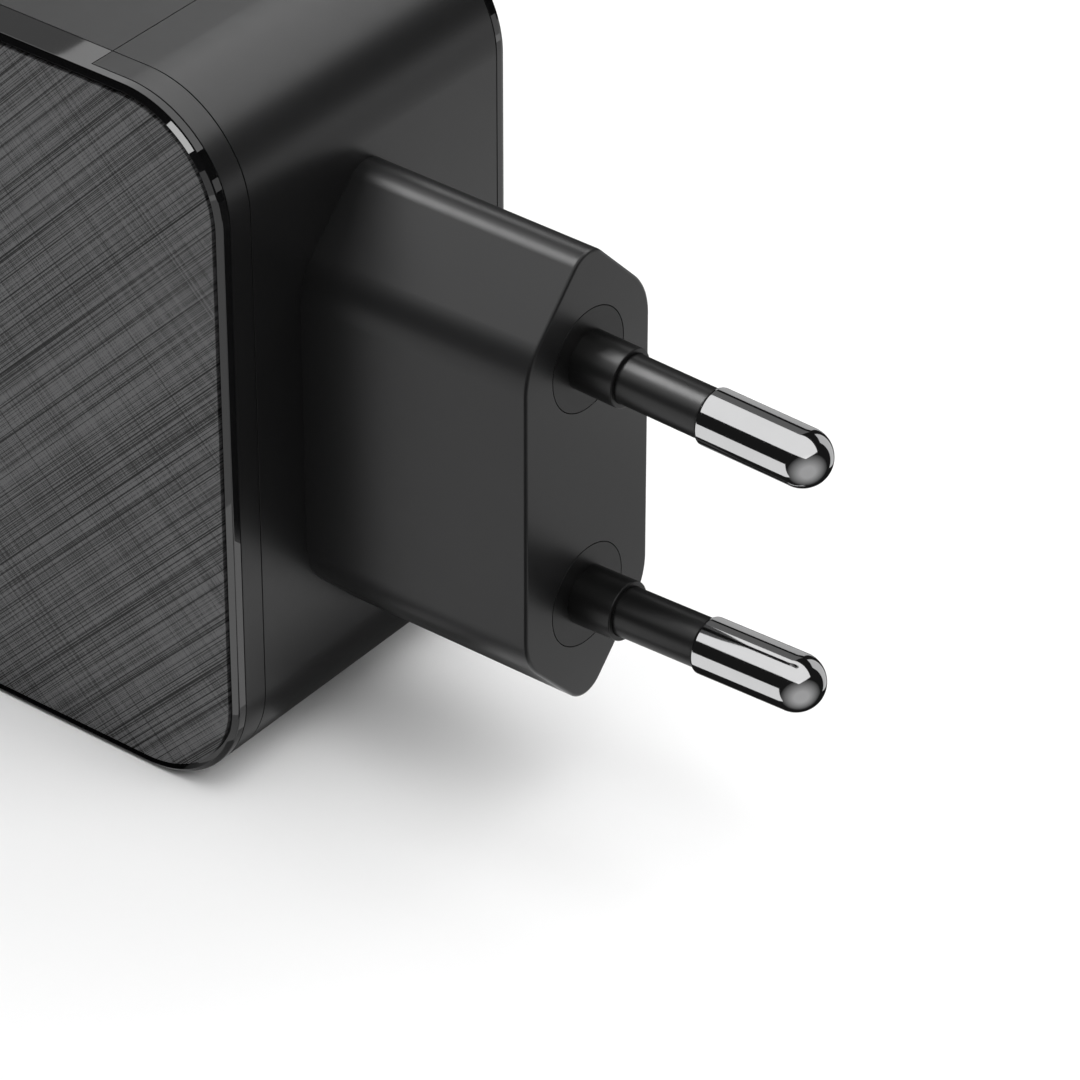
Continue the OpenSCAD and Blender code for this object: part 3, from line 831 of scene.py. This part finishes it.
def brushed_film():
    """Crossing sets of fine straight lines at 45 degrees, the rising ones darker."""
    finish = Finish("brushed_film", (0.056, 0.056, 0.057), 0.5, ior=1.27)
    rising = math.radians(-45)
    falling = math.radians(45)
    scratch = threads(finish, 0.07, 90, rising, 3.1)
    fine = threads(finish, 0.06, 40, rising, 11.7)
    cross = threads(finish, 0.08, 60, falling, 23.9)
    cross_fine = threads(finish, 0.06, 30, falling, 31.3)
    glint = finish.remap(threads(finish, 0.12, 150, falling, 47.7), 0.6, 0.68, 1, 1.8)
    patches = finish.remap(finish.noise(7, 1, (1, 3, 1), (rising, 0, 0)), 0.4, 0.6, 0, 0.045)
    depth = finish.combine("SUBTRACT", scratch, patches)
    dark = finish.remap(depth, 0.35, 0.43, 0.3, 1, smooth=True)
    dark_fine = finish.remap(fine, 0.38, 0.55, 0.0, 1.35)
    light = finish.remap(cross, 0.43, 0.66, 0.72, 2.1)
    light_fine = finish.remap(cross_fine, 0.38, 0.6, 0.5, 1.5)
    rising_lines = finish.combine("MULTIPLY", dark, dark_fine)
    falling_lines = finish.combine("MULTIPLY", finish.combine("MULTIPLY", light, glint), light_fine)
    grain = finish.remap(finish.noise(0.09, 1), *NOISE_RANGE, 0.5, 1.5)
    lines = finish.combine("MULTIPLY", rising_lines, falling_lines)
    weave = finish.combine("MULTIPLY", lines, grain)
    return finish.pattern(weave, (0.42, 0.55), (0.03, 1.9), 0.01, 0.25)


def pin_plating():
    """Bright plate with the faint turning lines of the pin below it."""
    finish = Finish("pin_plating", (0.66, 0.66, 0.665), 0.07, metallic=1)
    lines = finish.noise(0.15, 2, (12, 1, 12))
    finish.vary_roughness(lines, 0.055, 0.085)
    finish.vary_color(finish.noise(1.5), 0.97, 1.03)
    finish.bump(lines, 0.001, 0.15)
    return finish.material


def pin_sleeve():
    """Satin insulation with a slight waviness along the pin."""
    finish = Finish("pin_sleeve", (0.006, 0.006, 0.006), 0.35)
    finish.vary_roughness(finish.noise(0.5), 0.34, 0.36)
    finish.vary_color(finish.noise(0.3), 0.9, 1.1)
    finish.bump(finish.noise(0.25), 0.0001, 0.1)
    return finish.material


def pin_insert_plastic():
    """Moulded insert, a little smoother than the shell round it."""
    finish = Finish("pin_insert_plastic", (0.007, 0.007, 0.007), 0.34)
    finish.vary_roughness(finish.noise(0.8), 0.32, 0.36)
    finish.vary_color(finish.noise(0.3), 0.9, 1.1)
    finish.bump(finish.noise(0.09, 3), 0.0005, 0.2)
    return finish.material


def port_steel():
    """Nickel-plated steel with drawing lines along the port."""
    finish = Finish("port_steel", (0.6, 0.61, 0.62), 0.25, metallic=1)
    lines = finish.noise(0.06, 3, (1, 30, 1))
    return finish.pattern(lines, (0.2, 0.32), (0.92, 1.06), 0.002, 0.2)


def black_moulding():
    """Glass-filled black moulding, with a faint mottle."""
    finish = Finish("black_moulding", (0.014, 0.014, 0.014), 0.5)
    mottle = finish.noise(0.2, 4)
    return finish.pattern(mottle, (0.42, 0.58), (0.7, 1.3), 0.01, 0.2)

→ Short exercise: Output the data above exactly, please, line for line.

→ Output of the task:
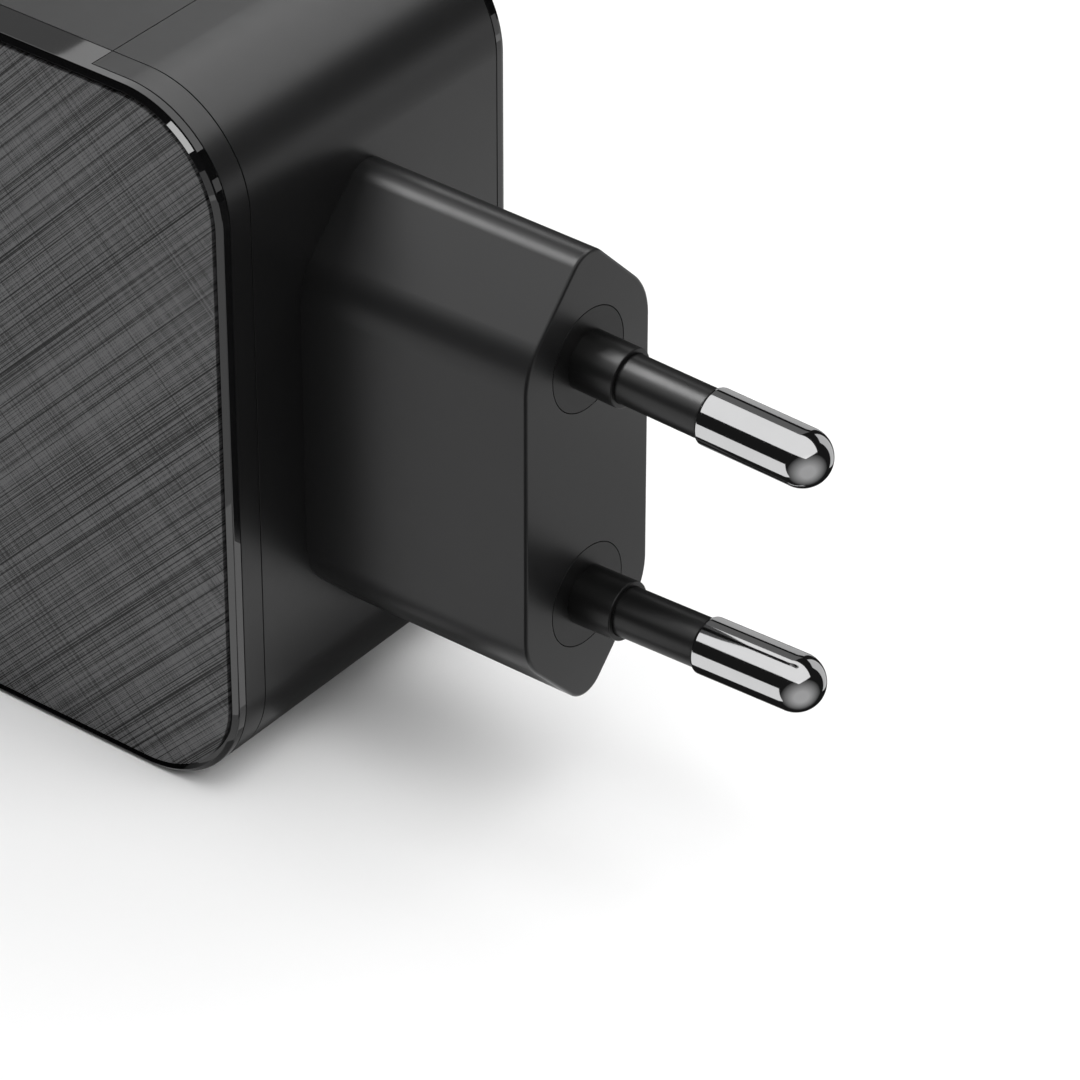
Continue the OpenSCAD and Blender code for this object: part 3, from line 831 of scene.py. This part finishes it.
def brushed_film():
    """Crossing sets of fine straight lines at 45 degrees, the rising ones darker."""
    finish = Finish("brushed_film", (0.056, 0.056, 0.057), 0.5, ior=1.27)
    rising = math.radians(-45)
    falling = math.radians(45)
    scratch = threads(finish, 0.07, 90, rising, 3.1)
    fine = threads(finish, 0.06, 40, rising, 11.7)
    cross = threads(finish, 0.08, 60, falling, 23.9)
    cross_fine = threads(finish, 0.06, 30, falling, 31.3)
    glint = finish.remap(threads(finish, 0.12, 150, falling, 47.7), 0.6, 0.68, 1, 1.8)
    patches = finish.remap(finish.noise(7, 1, (1, 3, 1), (rising, 0, 0)), 0.4, 0.6, 0, 0.045)
    depth = finish.combine("SUBTRACT", scratch, patches)
    dark = finish.remap(depth, 0.35, 0.43, 0.3, 1, smooth=True)
    dark_fine = finish.remap(fine, 0.38, 0.55, 0.0, 1.35)
    light = finish.remap(cross, 0.43, 0.66, 0.72, 2.1)
    light_fine = finish.remap(cross_fine, 0.38, 0.6, 0.5, 1.5)
    rising_lines = finish.combine("MULTIPLY", dark, dark_fine)
    falling_lines = finish.combine("MULTIPLY", finish.combine("MULTIPLY", light, glint), light_fine)
    grain = finish.remap(finish.noise(0.09, 1), *NOISE_RANGE, 0.5, 1.5)
    lines = finish.combine("MULTIPLY", rising_lines, falling_lines)
    weave = finish.combine("MULTIPLY", lines, grain)
    return finish.pattern(weave, (0.42, 0.55), (0.03, 1.9), 0.01, 0.25)


def pin_plating():
    """Bright plate with the faint turning lines of the pin below it."""
    finish = Finish("pin_plating", (0.66, 0.66, 0.665), 0.07, metallic=1)
    lines = finish.noise(0.15, 2, (12, 1, 12))
    finish.vary_roughness(lines, 0.055, 0.085)
    finish.vary_color(finish.noise(1.5), 0.97, 1.03)
    finish.bump(lines, 0.001, 0.15)
    return finish.material


def pin_sleeve():
    """Satin insulation with a slight waviness along the pin."""
    finish = Finish("pin_sleeve", (0.006, 0.006, 0.006), 0.35)
    finish.vary_roughness(finish.noise(0.5), 0.34, 0.36)
    finish.vary_color(finish.noise(0.3), 0.9, 1.1)
    finish.bump(finish.noise(0.25), 0.0001, 0.1)
    return finish.material


def pin_insert_plastic():
    """Moulded insert, a little smoother than the shell round it."""
    finish = Finish("pin_insert_plastic", (0.007, 0.007, 0.007), 0.34)
    finish.vary_roughness(finish.noise(0.8), 0.32, 0.36)
    finish.vary_color(finish.noise(0.3), 0.9, 1.1)
    finish.bump(finish.noise(0.09, 3), 0.0005, 0.2)
    return finish.material


def port_steel():
    """Nickel-plated steel with drawing lines along the port."""
    finish = Finish("port_steel", (0.6, 0.61, 0.62), 0.25, metallic=1)
    lines = finish.noise(0.06, 3, (1, 30, 1))
    return finish.pattern(lines, (0.2, 0.32), (0.92, 1.06), 0.002, 0.2)


def black_moulding():
    """Glass-filled black moulding, with a faint mottle."""
    finish = Finish("black_moulding", (0.014, 0.014, 0.014), 0.5)
    mottle = finish.noise(0.2, 4)
    return finish.pattern(mottle, (0.42, 0.58), (0.7, 1.3), 0.01, 0.2)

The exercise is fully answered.